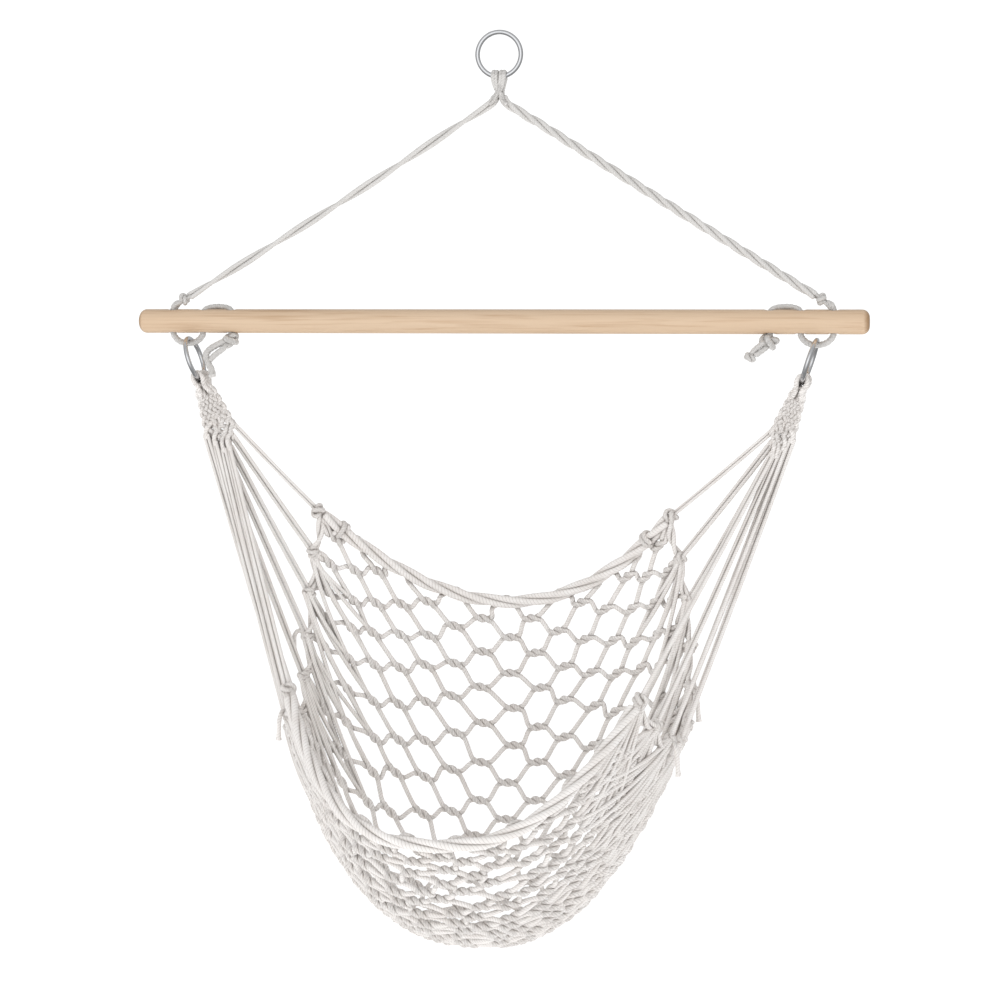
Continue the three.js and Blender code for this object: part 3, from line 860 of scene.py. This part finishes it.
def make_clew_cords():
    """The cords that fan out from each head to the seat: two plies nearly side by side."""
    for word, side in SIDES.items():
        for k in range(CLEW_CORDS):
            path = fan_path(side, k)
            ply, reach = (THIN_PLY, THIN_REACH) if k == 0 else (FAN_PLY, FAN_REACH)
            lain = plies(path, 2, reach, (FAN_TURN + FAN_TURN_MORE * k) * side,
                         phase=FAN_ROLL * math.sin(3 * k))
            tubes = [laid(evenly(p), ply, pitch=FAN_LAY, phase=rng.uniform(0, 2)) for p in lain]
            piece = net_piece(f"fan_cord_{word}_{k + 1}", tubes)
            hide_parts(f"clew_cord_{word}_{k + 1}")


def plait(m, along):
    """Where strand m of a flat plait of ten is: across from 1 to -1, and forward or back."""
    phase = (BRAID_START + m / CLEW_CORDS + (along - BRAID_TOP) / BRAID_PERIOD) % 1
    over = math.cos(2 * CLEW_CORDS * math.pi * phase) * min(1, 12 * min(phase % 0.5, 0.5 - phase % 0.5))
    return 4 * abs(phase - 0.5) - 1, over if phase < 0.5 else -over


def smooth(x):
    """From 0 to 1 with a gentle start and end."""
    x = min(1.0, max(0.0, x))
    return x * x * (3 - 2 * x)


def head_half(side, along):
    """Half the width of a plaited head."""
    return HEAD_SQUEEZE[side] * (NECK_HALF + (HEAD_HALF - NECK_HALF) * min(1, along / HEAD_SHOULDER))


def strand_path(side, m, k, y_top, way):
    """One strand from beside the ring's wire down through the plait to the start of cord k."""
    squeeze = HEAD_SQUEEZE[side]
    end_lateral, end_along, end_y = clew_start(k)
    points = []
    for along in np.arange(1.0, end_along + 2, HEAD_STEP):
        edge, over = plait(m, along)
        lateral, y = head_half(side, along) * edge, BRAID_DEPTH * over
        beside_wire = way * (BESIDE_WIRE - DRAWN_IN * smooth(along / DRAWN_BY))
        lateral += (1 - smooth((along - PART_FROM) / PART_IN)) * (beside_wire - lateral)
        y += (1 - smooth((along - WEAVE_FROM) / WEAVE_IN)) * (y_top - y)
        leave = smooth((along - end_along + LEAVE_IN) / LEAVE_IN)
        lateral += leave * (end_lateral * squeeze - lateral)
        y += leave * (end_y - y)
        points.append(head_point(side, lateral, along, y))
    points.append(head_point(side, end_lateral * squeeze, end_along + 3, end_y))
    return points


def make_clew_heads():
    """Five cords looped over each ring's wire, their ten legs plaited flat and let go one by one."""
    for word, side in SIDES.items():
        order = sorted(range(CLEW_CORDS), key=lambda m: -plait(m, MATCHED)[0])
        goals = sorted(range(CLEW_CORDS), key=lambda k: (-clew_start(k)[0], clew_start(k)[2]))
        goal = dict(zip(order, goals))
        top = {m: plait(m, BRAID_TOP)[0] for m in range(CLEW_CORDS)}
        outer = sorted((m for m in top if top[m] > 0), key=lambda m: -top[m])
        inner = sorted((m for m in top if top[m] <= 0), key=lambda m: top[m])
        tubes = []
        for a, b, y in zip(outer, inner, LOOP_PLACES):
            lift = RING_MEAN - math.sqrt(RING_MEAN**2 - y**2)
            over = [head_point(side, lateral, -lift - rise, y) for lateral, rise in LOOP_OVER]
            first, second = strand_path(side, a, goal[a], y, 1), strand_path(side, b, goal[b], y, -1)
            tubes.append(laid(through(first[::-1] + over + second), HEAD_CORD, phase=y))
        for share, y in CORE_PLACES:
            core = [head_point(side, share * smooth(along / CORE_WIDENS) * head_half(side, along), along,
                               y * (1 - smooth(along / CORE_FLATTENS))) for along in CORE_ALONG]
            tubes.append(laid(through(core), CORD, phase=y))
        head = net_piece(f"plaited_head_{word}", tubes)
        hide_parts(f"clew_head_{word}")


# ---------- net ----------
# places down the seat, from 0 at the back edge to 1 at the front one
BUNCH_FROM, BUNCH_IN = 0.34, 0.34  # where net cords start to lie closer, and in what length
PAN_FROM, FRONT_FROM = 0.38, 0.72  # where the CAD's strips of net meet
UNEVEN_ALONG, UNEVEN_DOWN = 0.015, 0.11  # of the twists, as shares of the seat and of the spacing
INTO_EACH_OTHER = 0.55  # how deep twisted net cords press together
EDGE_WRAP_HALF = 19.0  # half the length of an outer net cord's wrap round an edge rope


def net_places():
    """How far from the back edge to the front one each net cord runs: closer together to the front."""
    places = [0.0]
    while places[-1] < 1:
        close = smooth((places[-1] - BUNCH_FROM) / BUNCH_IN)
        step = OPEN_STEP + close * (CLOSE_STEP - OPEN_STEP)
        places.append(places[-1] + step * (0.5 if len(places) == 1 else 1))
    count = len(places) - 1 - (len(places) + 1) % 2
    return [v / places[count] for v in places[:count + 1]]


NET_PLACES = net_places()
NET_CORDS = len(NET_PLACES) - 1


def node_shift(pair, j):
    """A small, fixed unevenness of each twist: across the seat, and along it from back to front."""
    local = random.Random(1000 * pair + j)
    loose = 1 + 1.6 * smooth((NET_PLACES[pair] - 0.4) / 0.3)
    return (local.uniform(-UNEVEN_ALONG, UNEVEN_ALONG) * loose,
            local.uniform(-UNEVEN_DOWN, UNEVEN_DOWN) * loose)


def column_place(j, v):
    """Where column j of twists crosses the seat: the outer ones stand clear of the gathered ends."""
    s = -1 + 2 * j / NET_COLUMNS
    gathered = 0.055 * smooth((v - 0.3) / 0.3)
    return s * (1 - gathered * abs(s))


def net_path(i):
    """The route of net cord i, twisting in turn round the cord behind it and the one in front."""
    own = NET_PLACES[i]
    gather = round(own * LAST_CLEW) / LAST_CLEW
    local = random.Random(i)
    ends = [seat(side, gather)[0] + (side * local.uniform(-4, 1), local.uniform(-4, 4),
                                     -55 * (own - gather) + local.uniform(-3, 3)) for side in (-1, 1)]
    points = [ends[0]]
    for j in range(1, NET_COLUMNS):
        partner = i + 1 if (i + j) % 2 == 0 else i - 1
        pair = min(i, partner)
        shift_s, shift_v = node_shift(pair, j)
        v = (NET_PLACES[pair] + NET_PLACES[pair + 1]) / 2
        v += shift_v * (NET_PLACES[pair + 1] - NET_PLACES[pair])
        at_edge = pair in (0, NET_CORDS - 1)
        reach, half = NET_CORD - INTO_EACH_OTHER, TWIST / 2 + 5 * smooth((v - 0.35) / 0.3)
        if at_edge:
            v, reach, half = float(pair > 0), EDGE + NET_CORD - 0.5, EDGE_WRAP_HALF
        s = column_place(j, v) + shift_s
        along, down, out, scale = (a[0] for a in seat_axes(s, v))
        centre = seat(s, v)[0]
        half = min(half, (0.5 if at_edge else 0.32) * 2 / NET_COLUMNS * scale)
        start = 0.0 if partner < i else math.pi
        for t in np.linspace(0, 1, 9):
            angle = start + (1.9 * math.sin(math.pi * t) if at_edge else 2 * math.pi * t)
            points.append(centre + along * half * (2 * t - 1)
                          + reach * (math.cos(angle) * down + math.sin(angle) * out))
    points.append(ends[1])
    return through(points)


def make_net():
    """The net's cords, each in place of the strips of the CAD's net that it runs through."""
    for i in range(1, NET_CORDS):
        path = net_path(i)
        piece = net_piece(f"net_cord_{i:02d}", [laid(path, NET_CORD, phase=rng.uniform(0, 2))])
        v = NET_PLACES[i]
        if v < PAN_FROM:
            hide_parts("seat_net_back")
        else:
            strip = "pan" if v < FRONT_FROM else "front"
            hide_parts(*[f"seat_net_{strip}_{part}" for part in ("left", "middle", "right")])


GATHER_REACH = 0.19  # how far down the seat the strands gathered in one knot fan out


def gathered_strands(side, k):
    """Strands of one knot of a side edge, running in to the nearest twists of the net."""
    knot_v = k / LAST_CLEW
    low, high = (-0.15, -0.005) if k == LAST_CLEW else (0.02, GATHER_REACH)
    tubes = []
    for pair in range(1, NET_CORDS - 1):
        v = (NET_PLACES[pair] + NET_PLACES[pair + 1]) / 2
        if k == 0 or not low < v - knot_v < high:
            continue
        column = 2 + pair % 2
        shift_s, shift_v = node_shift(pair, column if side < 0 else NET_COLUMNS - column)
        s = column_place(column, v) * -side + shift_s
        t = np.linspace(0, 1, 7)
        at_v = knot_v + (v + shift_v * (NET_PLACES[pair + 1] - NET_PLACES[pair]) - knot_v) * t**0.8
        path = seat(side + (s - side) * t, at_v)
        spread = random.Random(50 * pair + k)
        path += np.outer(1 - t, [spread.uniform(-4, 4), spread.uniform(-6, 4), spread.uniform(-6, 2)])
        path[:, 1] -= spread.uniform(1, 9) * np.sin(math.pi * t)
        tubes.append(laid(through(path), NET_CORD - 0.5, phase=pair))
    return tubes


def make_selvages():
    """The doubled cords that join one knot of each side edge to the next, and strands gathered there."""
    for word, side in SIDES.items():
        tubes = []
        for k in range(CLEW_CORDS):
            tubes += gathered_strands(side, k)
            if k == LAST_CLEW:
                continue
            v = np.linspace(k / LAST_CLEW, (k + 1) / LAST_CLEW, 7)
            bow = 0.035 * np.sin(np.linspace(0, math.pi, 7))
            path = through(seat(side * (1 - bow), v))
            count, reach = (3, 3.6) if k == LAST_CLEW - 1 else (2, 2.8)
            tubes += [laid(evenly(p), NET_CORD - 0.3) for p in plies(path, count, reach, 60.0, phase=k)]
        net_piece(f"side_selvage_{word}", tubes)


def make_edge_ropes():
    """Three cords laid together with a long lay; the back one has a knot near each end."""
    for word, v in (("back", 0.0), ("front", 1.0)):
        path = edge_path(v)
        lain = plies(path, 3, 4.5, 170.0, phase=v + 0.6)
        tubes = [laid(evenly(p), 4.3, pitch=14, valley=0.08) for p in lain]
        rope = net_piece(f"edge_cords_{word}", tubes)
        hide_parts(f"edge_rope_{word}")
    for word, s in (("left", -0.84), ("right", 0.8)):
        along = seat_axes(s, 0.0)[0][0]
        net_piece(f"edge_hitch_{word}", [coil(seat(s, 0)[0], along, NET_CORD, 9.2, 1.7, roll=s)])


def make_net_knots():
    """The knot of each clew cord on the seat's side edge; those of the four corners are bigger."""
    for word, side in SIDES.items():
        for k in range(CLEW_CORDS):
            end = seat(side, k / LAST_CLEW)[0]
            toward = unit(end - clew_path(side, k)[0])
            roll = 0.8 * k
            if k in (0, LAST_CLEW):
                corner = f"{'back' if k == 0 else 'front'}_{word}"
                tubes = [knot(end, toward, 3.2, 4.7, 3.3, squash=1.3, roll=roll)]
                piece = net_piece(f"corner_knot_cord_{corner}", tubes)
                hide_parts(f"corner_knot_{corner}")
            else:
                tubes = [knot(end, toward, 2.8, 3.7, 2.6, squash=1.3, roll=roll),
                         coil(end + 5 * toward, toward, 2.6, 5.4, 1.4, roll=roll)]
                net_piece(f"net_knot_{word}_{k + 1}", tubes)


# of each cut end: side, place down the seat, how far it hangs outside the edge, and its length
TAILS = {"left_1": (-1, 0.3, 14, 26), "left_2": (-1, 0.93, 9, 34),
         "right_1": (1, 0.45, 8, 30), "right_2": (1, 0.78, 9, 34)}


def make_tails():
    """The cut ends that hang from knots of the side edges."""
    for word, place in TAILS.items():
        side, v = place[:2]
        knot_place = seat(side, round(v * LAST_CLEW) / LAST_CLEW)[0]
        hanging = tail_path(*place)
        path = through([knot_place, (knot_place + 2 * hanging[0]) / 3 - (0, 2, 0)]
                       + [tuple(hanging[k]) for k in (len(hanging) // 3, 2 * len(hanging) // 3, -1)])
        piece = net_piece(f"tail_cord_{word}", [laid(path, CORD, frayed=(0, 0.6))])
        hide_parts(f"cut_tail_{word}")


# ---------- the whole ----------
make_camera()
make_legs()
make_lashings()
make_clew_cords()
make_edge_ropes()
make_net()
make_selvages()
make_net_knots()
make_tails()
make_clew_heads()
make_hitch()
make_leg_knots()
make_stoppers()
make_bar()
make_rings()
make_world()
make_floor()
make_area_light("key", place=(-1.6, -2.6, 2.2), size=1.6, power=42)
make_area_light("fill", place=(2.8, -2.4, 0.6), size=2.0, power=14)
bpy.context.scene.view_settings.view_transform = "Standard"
********************
Reprint the data above from the opening line to the line holding "return HEAD_SQUEEZE[side] *", inclusive, and nothing else.

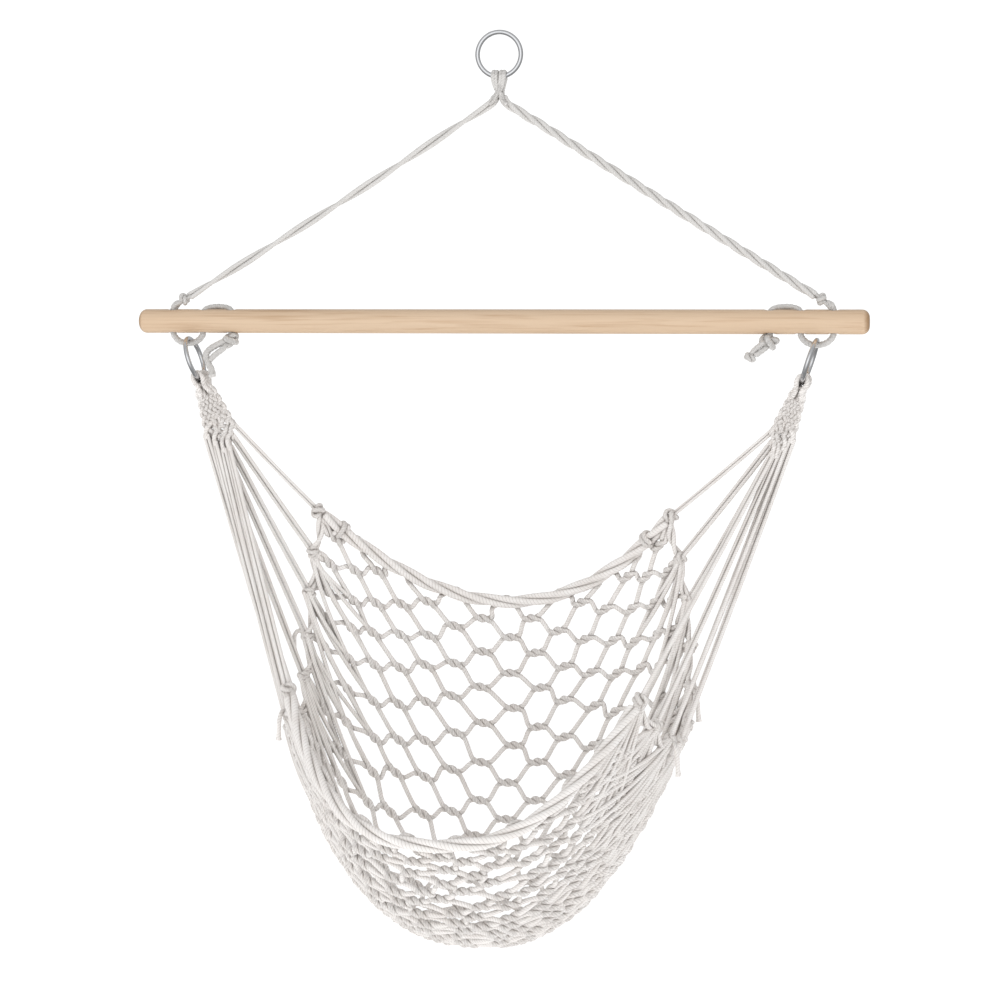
Continue the three.js and Blender code for this object: part 3, from line 860 of scene.py. This part finishes it.
def make_clew_cords():
    """The cords that fan out from each head to the seat: two plies nearly side by side."""
    for word, side in SIDES.items():
        for k in range(CLEW_CORDS):
            path = fan_path(side, k)
            ply, reach = (THIN_PLY, THIN_REACH) if k == 0 else (FAN_PLY, FAN_REACH)
            lain = plies(path, 2, reach, (FAN_TURN + FAN_TURN_MORE * k) * side,
                         phase=FAN_ROLL * math.sin(3 * k))
            tubes = [laid(evenly(p), ply, pitch=FAN_LAY, phase=rng.uniform(0, 2)) for p in lain]
            piece = net_piece(f"fan_cord_{word}_{k + 1}", tubes)
            hide_parts(f"clew_cord_{word}_{k + 1}")


def plait(m, along):
    """Where strand m of a flat plait of ten is: across from 1 to -1, and forward or back."""
    phase = (BRAID_START + m / CLEW_CORDS + (along - BRAID_TOP) / BRAID_PERIOD) % 1
    over = math.cos(2 * CLEW_CORDS * math.pi * phase) * min(1, 12 * min(phase % 0.5, 0.5 - phase % 0.5))
    return 4 * abs(phase - 0.5) - 1, over if phase < 0.5 else -over


def smooth(x):
    """From 0 to 1 with a gentle start and end."""
    x = min(1.0, max(0.0, x))
    return x * x * (3 - 2 * x)


def head_half(side, along):
    """Half the width of a plaited head."""
    return HEAD_SQUEEZE[side] * (NECK_HALF + (HEAD_HALF - NECK_HALF) * min(1, along / HEAD_SHOULDER))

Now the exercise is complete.